--- Begin ---
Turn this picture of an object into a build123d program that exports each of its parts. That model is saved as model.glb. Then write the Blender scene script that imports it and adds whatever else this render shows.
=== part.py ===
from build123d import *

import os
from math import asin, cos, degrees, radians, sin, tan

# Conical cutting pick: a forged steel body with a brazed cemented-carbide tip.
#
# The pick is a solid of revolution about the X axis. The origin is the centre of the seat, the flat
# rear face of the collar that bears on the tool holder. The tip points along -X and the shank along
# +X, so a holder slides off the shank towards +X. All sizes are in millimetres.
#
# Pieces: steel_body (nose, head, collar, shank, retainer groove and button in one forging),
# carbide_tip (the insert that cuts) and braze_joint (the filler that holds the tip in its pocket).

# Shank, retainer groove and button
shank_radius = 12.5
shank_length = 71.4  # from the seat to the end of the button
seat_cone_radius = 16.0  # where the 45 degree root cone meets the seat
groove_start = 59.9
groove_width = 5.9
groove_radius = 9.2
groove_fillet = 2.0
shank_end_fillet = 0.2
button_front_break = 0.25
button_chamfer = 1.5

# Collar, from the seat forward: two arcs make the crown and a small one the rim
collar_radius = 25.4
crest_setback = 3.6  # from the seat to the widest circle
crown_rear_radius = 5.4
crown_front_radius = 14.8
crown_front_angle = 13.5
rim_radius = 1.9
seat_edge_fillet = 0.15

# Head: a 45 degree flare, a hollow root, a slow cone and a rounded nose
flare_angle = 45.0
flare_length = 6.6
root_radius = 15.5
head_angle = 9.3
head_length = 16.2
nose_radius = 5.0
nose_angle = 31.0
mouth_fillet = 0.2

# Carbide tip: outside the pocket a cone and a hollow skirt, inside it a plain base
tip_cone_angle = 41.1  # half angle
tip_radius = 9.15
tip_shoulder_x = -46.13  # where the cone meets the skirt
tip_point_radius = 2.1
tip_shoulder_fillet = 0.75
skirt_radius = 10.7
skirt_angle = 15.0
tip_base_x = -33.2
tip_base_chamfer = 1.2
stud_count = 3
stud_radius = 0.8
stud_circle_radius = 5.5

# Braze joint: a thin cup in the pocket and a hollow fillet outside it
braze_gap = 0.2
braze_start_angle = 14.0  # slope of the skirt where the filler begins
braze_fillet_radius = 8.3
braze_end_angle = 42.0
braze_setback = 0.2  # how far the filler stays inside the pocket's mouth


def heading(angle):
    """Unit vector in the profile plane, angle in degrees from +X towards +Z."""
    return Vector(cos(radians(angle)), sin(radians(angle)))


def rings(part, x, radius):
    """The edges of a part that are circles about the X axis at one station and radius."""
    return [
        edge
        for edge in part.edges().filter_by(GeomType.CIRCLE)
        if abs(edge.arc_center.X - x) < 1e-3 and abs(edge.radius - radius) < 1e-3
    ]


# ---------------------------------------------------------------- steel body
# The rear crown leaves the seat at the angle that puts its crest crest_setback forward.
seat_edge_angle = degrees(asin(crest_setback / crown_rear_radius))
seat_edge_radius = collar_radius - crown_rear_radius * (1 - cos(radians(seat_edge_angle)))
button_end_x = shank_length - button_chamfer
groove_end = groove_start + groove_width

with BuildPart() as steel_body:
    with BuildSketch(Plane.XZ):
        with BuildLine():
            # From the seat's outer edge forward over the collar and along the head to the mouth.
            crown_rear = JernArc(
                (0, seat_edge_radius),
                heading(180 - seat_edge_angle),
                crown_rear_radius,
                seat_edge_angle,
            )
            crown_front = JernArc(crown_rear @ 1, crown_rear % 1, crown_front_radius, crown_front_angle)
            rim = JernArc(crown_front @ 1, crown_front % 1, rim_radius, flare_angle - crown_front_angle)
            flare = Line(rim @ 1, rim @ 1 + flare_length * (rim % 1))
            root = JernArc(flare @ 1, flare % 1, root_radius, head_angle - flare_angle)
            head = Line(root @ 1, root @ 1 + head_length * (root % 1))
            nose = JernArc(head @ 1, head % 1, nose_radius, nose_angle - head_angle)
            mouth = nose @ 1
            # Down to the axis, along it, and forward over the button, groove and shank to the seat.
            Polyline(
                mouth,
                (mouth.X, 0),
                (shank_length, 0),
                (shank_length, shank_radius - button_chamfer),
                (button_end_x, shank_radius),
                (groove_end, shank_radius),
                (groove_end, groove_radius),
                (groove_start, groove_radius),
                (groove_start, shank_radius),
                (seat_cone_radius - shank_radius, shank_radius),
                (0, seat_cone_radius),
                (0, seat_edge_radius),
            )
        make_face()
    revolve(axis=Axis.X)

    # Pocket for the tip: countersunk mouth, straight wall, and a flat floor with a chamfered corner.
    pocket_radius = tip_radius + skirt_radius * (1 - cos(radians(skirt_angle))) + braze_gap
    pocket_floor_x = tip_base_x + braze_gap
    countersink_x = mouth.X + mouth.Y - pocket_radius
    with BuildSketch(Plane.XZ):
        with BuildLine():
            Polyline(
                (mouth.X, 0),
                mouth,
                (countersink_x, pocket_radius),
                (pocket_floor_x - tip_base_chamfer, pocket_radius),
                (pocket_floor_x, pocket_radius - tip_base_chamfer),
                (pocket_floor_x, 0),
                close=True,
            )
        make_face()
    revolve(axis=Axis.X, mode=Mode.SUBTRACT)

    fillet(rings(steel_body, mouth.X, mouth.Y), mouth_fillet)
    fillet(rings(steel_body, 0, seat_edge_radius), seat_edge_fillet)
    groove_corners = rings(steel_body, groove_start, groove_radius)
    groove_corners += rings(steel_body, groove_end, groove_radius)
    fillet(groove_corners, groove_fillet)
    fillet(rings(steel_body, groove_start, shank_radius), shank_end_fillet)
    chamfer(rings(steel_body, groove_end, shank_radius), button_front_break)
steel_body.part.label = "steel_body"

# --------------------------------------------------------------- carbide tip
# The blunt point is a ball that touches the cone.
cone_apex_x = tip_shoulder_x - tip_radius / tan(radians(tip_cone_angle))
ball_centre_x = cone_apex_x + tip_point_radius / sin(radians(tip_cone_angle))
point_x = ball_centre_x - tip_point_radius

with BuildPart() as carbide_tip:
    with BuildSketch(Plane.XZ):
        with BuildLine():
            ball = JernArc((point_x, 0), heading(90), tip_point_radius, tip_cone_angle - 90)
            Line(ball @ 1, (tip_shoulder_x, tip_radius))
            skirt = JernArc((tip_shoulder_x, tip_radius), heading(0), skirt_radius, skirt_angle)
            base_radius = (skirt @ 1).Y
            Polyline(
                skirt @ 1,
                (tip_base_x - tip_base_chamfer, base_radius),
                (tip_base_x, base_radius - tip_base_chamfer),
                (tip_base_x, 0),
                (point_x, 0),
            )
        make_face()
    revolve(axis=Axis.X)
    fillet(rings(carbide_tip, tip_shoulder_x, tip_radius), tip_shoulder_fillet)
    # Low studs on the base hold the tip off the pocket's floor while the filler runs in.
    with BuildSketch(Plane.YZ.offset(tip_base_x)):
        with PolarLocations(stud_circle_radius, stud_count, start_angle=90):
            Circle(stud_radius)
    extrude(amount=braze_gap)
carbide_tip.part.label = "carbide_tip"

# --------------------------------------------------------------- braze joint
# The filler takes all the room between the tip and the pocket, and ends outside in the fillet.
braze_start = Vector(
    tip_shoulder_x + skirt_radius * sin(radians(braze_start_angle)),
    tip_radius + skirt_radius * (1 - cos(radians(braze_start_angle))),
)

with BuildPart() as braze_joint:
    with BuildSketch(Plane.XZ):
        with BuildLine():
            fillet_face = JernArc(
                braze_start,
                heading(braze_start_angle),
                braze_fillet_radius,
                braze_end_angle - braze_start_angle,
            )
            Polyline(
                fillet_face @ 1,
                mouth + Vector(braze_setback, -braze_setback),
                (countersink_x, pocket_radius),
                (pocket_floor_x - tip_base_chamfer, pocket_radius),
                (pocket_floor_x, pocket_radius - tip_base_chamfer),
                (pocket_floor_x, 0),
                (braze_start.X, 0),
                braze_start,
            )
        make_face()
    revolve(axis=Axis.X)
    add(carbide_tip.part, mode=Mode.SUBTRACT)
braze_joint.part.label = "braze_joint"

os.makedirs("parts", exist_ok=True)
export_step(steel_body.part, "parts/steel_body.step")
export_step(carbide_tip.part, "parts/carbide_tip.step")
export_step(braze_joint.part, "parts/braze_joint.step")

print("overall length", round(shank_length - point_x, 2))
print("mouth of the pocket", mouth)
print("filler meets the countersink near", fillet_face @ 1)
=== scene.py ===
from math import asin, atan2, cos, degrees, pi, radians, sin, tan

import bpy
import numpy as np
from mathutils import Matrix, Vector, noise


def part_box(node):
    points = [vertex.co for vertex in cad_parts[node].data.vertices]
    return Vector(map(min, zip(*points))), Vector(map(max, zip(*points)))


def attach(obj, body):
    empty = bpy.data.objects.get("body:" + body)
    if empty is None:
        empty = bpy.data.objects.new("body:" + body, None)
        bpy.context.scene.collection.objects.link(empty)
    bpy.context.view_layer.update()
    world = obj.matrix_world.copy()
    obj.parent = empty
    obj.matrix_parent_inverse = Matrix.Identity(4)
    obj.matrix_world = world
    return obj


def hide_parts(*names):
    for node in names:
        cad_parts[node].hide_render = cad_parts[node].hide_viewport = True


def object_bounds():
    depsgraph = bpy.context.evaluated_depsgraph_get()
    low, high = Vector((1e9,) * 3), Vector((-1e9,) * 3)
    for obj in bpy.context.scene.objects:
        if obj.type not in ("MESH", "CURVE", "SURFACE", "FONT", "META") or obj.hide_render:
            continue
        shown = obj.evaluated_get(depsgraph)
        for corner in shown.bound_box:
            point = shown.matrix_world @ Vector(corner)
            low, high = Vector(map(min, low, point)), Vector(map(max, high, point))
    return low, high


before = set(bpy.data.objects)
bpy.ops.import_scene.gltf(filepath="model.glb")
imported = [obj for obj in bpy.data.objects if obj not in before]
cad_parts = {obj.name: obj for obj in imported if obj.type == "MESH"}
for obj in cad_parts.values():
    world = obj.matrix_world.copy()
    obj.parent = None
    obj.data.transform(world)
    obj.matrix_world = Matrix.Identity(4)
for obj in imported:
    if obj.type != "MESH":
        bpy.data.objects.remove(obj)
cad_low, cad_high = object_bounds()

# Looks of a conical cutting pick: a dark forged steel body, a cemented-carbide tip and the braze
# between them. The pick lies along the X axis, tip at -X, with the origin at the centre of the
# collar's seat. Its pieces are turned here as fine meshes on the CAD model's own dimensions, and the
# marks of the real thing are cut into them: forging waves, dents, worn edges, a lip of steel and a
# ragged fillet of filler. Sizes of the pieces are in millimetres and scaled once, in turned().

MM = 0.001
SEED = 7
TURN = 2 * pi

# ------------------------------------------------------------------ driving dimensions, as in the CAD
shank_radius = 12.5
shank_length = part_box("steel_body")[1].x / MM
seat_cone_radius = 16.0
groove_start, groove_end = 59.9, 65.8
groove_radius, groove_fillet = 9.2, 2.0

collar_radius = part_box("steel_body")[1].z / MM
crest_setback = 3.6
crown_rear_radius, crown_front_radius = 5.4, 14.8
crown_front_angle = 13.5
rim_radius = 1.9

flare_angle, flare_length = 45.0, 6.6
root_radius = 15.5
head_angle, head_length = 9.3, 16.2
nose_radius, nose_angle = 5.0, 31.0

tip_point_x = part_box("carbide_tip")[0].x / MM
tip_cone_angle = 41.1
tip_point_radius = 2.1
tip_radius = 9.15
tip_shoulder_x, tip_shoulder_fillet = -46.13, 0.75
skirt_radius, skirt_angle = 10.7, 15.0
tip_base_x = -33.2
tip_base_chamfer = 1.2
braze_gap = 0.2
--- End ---
--- Begin ---
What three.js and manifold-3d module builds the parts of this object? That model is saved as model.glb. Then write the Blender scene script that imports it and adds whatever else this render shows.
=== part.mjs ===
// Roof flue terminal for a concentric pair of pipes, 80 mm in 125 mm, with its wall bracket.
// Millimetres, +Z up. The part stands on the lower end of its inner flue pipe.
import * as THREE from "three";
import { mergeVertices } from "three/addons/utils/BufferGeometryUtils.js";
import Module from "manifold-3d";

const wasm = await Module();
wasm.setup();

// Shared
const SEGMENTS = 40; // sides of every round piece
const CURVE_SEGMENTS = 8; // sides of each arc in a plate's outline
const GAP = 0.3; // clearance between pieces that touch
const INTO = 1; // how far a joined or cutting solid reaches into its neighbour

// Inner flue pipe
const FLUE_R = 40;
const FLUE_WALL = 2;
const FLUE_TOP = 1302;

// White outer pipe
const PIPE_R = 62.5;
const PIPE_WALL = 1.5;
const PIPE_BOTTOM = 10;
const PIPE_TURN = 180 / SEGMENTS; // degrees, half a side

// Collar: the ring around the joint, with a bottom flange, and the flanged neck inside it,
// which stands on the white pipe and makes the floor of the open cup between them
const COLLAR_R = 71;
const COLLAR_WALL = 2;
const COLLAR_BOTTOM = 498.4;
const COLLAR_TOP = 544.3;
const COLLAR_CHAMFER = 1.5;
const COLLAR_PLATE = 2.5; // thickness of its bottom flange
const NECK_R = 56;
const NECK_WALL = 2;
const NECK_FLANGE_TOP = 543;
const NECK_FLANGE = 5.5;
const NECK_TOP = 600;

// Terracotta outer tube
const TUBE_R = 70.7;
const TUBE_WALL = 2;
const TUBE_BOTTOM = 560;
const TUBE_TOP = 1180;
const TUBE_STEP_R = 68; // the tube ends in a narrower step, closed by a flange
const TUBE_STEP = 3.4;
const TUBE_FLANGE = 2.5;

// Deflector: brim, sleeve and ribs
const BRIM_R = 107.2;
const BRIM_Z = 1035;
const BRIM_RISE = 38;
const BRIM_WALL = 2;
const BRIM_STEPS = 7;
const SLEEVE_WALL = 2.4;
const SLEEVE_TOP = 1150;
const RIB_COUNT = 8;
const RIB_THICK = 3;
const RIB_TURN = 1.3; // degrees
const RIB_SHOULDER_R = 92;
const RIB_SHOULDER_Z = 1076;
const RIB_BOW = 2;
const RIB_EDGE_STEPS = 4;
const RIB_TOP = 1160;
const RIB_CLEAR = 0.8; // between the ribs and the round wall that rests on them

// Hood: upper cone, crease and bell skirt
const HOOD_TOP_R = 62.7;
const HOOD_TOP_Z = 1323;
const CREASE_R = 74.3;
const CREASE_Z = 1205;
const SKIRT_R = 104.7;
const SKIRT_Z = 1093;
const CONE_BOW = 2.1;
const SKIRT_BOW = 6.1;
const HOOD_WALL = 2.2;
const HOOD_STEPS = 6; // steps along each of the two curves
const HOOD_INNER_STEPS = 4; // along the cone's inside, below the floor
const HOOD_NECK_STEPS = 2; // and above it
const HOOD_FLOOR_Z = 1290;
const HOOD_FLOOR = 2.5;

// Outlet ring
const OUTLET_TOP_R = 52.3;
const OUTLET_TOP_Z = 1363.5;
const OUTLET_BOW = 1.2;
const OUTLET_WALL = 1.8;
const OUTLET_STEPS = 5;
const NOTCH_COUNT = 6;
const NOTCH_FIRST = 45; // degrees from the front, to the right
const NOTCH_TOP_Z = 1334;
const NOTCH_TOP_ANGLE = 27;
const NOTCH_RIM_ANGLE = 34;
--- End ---
--- Begin ---
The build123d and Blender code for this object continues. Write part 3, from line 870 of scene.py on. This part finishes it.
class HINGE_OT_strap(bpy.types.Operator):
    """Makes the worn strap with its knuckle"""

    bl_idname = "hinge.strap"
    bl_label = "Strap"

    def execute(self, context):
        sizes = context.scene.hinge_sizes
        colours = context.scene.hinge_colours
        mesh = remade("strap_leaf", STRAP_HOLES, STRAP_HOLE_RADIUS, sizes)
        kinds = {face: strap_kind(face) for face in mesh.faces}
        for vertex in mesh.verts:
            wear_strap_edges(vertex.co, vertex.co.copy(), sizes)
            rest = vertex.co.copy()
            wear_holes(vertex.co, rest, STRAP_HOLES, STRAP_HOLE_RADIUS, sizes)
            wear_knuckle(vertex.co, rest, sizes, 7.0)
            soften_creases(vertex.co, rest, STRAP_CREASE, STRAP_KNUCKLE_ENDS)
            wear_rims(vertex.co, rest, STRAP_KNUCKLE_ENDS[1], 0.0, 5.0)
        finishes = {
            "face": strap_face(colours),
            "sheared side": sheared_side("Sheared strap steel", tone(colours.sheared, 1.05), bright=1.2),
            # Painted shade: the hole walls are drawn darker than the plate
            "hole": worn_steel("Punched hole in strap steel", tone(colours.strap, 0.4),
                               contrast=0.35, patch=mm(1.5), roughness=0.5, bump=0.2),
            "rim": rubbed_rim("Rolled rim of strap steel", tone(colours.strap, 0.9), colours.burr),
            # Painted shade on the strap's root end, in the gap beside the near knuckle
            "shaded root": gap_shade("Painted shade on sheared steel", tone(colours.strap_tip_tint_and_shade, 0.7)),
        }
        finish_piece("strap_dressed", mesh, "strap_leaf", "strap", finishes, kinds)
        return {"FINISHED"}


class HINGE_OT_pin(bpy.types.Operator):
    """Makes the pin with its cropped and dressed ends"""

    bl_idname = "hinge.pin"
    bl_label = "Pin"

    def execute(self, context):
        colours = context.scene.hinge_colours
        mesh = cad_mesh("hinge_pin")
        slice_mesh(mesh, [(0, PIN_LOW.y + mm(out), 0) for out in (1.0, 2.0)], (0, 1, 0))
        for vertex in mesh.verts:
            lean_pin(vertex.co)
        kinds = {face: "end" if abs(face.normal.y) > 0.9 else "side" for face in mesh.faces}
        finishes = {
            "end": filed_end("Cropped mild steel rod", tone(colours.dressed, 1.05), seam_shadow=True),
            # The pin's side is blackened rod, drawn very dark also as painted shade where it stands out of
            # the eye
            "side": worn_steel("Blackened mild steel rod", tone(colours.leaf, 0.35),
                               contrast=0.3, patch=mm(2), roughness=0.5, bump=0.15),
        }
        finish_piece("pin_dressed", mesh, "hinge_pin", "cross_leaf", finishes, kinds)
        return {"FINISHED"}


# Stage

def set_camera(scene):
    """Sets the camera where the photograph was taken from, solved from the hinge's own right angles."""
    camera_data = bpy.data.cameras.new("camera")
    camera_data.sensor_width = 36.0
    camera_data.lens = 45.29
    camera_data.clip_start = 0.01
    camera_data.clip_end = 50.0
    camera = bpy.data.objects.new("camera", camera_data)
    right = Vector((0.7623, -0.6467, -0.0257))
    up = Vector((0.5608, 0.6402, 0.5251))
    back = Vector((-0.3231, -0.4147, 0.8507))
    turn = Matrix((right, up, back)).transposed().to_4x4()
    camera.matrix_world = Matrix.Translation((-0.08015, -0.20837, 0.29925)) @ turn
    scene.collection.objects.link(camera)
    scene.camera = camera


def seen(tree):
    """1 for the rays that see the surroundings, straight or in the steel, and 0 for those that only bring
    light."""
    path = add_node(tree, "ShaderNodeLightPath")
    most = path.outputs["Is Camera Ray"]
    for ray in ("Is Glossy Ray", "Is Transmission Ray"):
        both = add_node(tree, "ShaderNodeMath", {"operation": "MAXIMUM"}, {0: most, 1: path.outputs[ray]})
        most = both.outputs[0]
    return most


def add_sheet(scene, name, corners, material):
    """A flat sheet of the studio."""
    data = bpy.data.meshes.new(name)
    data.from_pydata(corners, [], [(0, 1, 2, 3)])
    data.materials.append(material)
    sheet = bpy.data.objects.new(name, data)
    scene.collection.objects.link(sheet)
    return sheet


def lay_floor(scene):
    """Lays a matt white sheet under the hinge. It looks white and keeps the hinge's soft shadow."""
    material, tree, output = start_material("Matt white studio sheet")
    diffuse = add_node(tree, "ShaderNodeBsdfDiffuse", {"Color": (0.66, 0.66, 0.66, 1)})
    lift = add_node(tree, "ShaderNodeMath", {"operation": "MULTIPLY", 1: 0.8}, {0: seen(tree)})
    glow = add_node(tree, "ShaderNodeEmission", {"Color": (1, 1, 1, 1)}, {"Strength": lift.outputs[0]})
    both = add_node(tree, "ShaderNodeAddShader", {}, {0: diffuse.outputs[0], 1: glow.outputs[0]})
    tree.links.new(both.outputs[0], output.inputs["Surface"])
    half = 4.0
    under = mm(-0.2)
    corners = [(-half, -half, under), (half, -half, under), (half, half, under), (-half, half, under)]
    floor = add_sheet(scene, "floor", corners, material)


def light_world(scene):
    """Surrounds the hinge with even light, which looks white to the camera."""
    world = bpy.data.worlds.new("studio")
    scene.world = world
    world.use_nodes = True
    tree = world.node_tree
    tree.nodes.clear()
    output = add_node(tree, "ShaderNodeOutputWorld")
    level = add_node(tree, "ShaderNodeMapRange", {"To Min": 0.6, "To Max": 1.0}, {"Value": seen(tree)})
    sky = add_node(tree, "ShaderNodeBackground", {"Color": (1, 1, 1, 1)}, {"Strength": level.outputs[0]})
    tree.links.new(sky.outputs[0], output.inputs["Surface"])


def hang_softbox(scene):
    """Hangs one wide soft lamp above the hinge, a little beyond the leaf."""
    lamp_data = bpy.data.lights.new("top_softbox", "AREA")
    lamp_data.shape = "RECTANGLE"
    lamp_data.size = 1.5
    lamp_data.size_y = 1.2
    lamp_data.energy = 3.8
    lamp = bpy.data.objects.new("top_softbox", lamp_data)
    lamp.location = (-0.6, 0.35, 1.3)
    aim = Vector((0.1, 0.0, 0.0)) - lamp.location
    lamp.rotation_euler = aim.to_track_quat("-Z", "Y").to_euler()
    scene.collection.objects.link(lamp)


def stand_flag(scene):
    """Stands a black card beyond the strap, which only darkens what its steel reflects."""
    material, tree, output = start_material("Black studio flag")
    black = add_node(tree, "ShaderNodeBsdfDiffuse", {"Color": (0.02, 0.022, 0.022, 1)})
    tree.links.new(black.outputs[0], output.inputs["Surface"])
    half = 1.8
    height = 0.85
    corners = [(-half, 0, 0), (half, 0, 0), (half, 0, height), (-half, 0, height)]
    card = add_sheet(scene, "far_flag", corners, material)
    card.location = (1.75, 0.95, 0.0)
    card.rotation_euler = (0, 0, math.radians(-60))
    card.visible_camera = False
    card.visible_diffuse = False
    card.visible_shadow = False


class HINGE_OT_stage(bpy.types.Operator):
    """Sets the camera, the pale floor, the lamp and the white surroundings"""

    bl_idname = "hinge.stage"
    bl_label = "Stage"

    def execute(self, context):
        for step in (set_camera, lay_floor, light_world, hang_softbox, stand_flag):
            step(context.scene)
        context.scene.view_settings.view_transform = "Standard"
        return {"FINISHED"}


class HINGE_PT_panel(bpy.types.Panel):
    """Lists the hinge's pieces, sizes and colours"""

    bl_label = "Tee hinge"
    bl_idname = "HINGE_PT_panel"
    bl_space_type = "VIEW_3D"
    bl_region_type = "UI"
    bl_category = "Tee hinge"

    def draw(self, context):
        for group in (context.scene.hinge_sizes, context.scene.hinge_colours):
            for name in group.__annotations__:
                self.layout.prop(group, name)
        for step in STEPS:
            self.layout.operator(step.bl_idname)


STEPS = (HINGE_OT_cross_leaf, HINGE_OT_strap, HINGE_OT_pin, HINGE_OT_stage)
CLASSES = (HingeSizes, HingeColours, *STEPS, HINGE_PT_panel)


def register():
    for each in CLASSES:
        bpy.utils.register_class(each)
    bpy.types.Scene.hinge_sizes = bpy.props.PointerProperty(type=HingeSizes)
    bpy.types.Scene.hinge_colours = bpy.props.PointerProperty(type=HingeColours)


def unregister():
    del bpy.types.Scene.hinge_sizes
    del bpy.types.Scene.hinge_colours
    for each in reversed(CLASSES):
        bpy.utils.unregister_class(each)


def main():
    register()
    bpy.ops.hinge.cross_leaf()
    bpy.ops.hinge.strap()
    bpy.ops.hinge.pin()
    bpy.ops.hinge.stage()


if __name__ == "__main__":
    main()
--- End ---
Exercise goal
From the records above, retype only the lines starting at the line that contains "- point_x, 2))" and ending at the line that contains "bpy.context.view_layer.update()", both included.

Finished answer
print("overall length", round(shank_length - point_x, 2))
print("mouth of the pocket", mouth)
print("filler meets the countersink near", fillet_face @ 1)
=== scene.py ===
from math import asin, atan2, cos, degrees, pi, radians, sin, tan

import bpy
import numpy as np
from mathutils import Matrix, Vector, noise


def part_box(node):
    points = [vertex.co for vertex in cad_parts[node].data.vertices]
    return Vector(map(min, zip(*points))), Vector(map(max, zip(*points)))


def attach(obj, body):
    empty = bpy.data.objects.get("body:" + body)
    if empty is None:
        empty = bpy.data.objects.new("body:" + body, None)
        bpy.context.scene.collection.objects.link(empty)
    bpy.context.view_layer.update()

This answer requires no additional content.